Glass ceramic with nanocrystals

Materials commonly used in dental prosthetics tend to worn out, just like natural teeth do. According to a study published in the Journal of Biomedical Materials Research, German scientists have developed an interesting glass ceramic with nanocrystals.

What are nanocrystals?

A nanocrystal is a singlecrystalline nanomaterial with one or several dimensions equal or smaller than 1 micrometer. A nonoparticle is very small (between 100 and 1 nm) and behaves as a whole unit.
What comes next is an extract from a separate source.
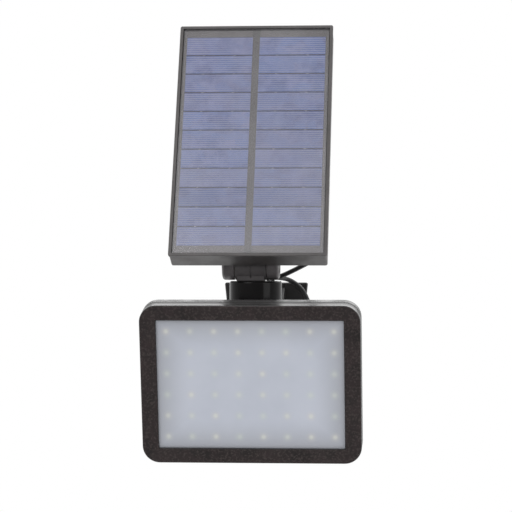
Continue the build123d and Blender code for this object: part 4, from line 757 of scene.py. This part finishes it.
def battery_wrap():
    """Shrink sleeve on the cells, with soft wrinkles."""
    paint = Paint("battery_wrap_paint")
    wrinkle = paint.noise(0.003, 3.0, 0.6, paint.stretched(paint.coords, WRINKLE_STRETCH))
    base = paint.mix(paint.ranged(wrinkle, *PATCH_RANGE), (0.025, 0.09, 0.22), (0.04, 0.13, 0.30))
    paint.surface(base_color=base, roughness=0.25, normal=paint.relief(wrinkle, 0.0001))
    return paint.material


BRACKET_GREY = (0.105, 0.097, 0.100)

# one for each material slot of the record
MATERIALS = {
    "bracket_plastic": moulded_plastic("bracket_plastic_paint", (0.009, 0.0082, 0.0085), 0.45),
    "turret_plastic": turret_plastic(),
    "tray_plastic": moulded_plastic("tray_plastic_paint", (0.050, 0.046, 0.046), 0.42),
    "head_plastic": moulded_plastic("head_plastic_paint", (0.024, 0.023, 0.023), 0.38, depth=0.00003),
    "gland_plastic": moulded_plastic("gland_plastic_paint", (0.018, 0.018, 0.019), 0.36, depth=0.00002),
    "washer_plastic": moulded_plastic("washer_plastic_paint", (0.30, 0.29, 0.27), 0.4, depth=0.00001),
    "component_black": moulded_plastic("component_black_paint", (0.02, 0.02, 0.021), 0.45),
    "white_plastic": moulded_plastic("white_plastic_paint", (0.62, 0.62, 0.60), 0.42, wear=0.1),
    "seal_rubber": seal_rubber("seal_rubber_paint", (0.012, 0.012, 0.012)),
    "button_rubber": seal_rubber("button_rubber_paint", (0.20, 0.012, 0.010)),
    "cable_jacket": cable_jacket(),
    "plain_steel": metal("plain_steel_paint", (0.55, 0.54, 0.52), 0.30, (0.38, 0.36, 0.33)),
    "black_steel": metal("black_steel_paint", (0.085, 0.085, 0.088), 0.38, (0.05, 0.048, 0.046)),
    "bracket_metal": moulded_plastic("bracket_coating_paint", BRACKET_GREY, 0.40, depth=0.00002),
    "ribbon_metal": metal("ribbon_metal_paint", (0.66, 0.65, 0.62), 0.28, (0.5, 0.49, 0.46)),
    "cell_silicon": cell_silicon(),
    "panel_glass": panel_glass(),
    "backing_board": backing_board(),
    "frosted_window": frosted_window(),
    "white_board": webbed_finish("white_board_paint", (0.72, 0.72, 0.71), (0.80, 0.80, 0.79), 0.4),
    "green_board": webbed_finish("green_board_paint", (0.015, 0.11, 0.04), (0.03, 0.17, 0.06), 0.3),
    "led_phosphor": webbed_finish("led_phosphor_paint", (0.75, 0.62, 0.16), (0.80, 0.70, 0.24), 0.5),
    "battery_wrap": battery_wrap(),
}

# nodes whose finish differs from the rest of their slot's
OWN_PAINT = {
    "front_bezel": bezel_plastic(),
    "panel_bracket": moulded_plastic("hinge_ear_paint", BRACKET_GREY, 0.40, depth=0.00002),
}


def paint_nodes():
    """Gives every carried-over node its own paint, or else the material of its slot."""
    slots = {part["node"]: part["material_slot"] for part in frame["record"]["subparts"]}
    for name, node in NODES.items():
        node.data.materials.clear()
        node.data.materials.append(OWN_PAINT.get(name, MATERIALS[slots[name]]))


paint_nodes()
for cable in LEADS:
    cable.data.materials.append(MATERIALS["cable_jacket"])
Not all nanoparticles can be called nanocrystals; nanocrystals are single-domain particles or single crystals featuring the specified nanometer size.

Improved resistance

According to scientists, the structure of this newly developed substance featuring fantastic strength appears to be better suited for use in dentistry compared to traditional materials (the usual denture ceramics). These materials (aluminum oxide, magnesium oxide and silicon oxide mainly) have been used before in other industries (filters used in the manufacturing process of diesel fuel, the manufacturing of solar panels, and, potentially, in optics and electronics); however, dentistry seems to be the new field of exploration.

Better aesthetics

In terms of aesthetics, nanocrystalline structures can also provide superior results, by being able to mimic the expected translucency of natural teeth. The result is achieved via complex chemical processes occurring at very high temperatures. When nanocrystals are not present, the material tends to become opaque as it hardens, because the crystallized material disperses the light; however, nanocrystals overcome this issue with a simple and ingenious trick: they do not disperse light the same way traditional ceramic does, as they are too small to do so.

Experiments and implementation of theory

So far, there has been no implementation of nanocrystalline structure materials in dentistry; however, the German chemists are highly optimistic on the matter of potential applications in dental biomedical fields. It seems that in a few years dental patients may be able to benefit from the use of this modern substance in all kinds of prosthetic dental works.